A sessão se encerra com O Mundo Mineral (Guerreiro do Divino Amor, 2020), que se organiza a partir de colagens digitais de céu azul, pasto verde, cidades históricas, Paula Fernandes e Xuxa Meneguel, um deboche do imaginário cultural mineiro exportado para o restante do Brasil. “O mundo mineral é uma fantasia de harmonia e perdão”. Há um desconforto familiar na voz da apresentadora (Júlia Mesquita), que flutua dentro dos recortes de arquitetura barroca, bolos e minério. No seio das colagens é possível identificar elementos de desacordo: é goiabada ou lama que escorre de dentro do queijo? A partir de um zoom in, a lambança de barro e comida se converte na bandeira do Brasil, hasteada na feira agropecuária “Megaleite”. O filme entra de penetra no evento, passeia por um stand de tiros e faz uma tour pela empresa de mineração da Vale. Em seu caminho a câmera se espreita, há permissão dela para entrar nesses espaços, mas a intenção de seus movimentos confessa um segredo: essa é a cara do Brasil?

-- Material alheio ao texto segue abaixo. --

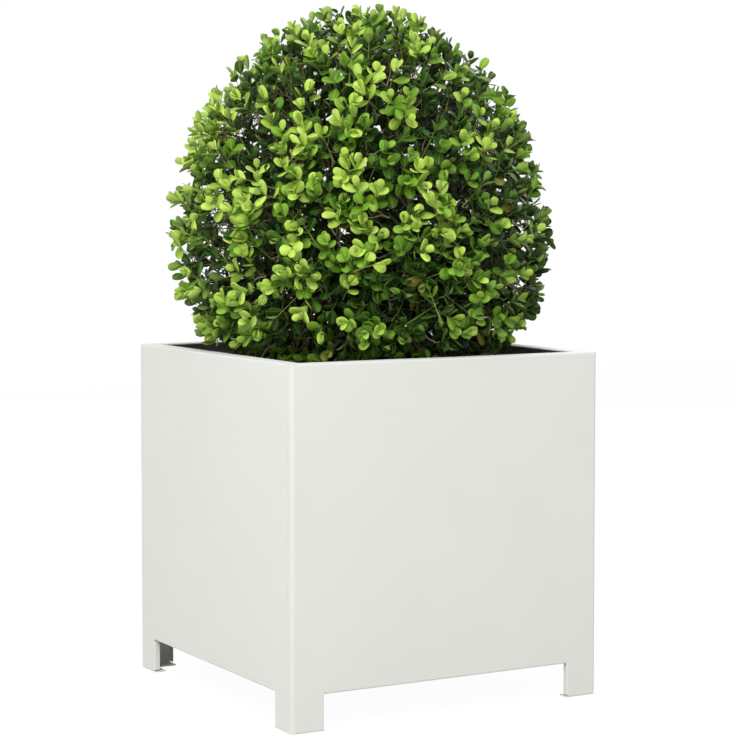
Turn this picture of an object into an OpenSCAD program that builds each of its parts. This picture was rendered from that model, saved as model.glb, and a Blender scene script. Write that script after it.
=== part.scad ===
// Square sheet steel planter on four folded corner legs, planted with a clipped leafy ball.
// Millimetres. The origin is on the ground under the middle of the planter, +Z is up,
// and the front face looks along -Y.

/* [Body] */
// Outer width and depth of the square body
width = 400; // [340:10:600]
// Height from the ground to the top of the rim
height = 400; // [320:10:600]
// Thickness of the folded steel sheet
sheet = 1.2; // [1:0.1:2]
// Inside radius of the upright corner bends
corner_bend = 3.3; // [2:0.1:8]
// Inside radius of the rim, ledge, foot and floor folds
fold_bend = 0.8; // [0.4:0.1:2]
// Width of the rim that is folded inward round the top
rim_width = 20; // [15:1:35]
// How far the front and back panels wrap round each corner
wrap = 9; // [8.5:0.5:10]
// Width of the butt seams and of the rim's mitres
seam = 0.3; // [0.2:0.05:0.6]
// Width of the small slits at the ends of the folds
relief = 1; // [0.6:0.1:2]

/* [Legs] */
// Width of each leg on each of its two faces
leg_width = 40; // [34:1:60]
// Height of the legs under the faces
leg_height = 40; // [20:1:100]
// Depth of the foot that is folded inward under each leg
foot_depth = 15; // [10:1:20]
// Depth of the return that is folded inward along each leg's inner edge
leg_return = 7; // [4:0.5:9]

/* [Floor] */
// Width of the ledge folded inward under each face
ledge_width = 20; // [16:1:30]
// Height of the floor's underside above the ledges
floor_rise = 15; // [12:1:40]
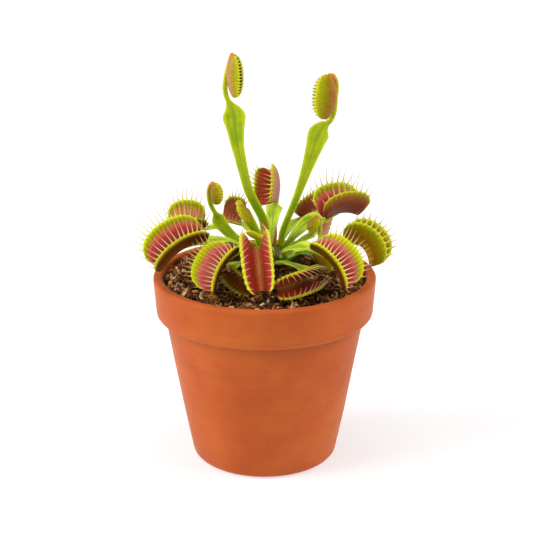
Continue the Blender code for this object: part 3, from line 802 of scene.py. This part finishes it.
def build_trap(name, leaf):
    """The two lobes as one fleshy sheet, with a thick scalloped lip and a rib for each bristle place."""
    trap = leaf["trap"]
    teeth = trap["count"]
    steps = teeth * 6
    half_round = [*SPREAD, *(-v for v in reversed(SPREAD))]
    ring = [(v, 1.0) for v in half_round[:-1]] + [(v, -1.0) for v in reversed(half_round[1:])]

    def place(s, t):
        v, face = ring[int(round(t * len(ring))) % len(ring)]
        u = -1 + 2 * s
        spread = abs(v)
        phase = (u + 1) / 2 * teeth - 0.5 + (0.25 if v > 0 else -0.25) * smooth(0.0, 0.5, spread)
        tooth = math.cos(math.tau * phase)
        lip = smooth(0.90, 1.0, spread)
        end = 1 - abs(u) ** 16
        point = lobe_point(trap, u, v)
        inner = lobe_normal(trap, u, v)
        thick = 0.26 + 0.34 * smooth(0.74, 0.93, spread) + 0.3 * math.exp(-(spread / 0.1) ** 2)
        thick *= 1 + 0.3 * tooth * smooth(0.85, 0.97, spread)
        rim = math.sqrt(max(0.0, 1 - (max(spread - 0.93, 0.0) / 0.07) ** 2))
        rib = ((0.045 if face > 0 else -0.012) * tooth * smooth(0.3, 0.6, spread)
               * smooth(1.0, 0.85, spread) * end)
        bulge = (0.6 if trap["shut"] else 0.42) * lip * (0.5 + 0.5 * tooth) ** 0.7 * end
        inward = lobe_point(trap, u, math.copysign(max(spread - 0.05, 0.01), v))
        outward = (point - inward).normalized() if spread > 0.9 else Vector((0.0, 0.0, 0.0))
        point = point + inner * (face * thick * rim * end * trap["flesh"] + rib) + outward * bulge
        rust = 0.0
        if trap["shut"]:
            hinge = 0.7 * smooth(0.2, 0.05, spread) * smooth(0.2, -0.9, u)
            rust = trap["rust"] * max(hinge, smooth(-0.86, -1.0, u))
        return point, (phase, (1 - spread) * trap["width"]), rust

    bm = skin(steps, len(ring), place, lambda s, t: 0 if t < 0.5 else 1)
    finish_piece(name + "_trap", bm, [leaf["lining"], leaf["outside"]], [name])


def bristle_template():
    """A slender cone with rings along it, its height kept as a texture value."""
    bm = bmesh.new()
    uv = bm.loops.layers.uv.new("grown")
    bmesh.ops.create_cone(bm, cap_ends=True, cap_tris=False, segments=6,
                          radius1=1.0, radius2=0.16, depth=1.0)
    sides = [e for e in bm.edges if abs(e.verts[0].co.z - e.verts[1].co.z) > 0.5]
    bmesh.ops.subdivide_edges(bm, edges=sides, cuts=4, use_grid_fill=False)
    for face in bm.faces:
        for loop in face.loops:
            loop[uv].uv = (0.5, max(loop.vert.co.z + 0.5, 0.0) ** CROWDING)
    return bm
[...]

Se as filmagens de Videomemoria se impõem na cara da polícia, essa câmera infiltrada tensiona e desequilibra a estrutura por dentro. Há uma tensão iminente por trás das colagens de céu azul e da voz açucarada da apresentadora. Os cinco filmes remontam alicerces sociais em colapso, filmam sem paz um mundo em guerra. São filmes de esgotamento, no limite e à beira de um abismo. Localizados em um lugar de não passividade, se recusam a padecer diante do fim do mundo. Eles fazem parte da destruição.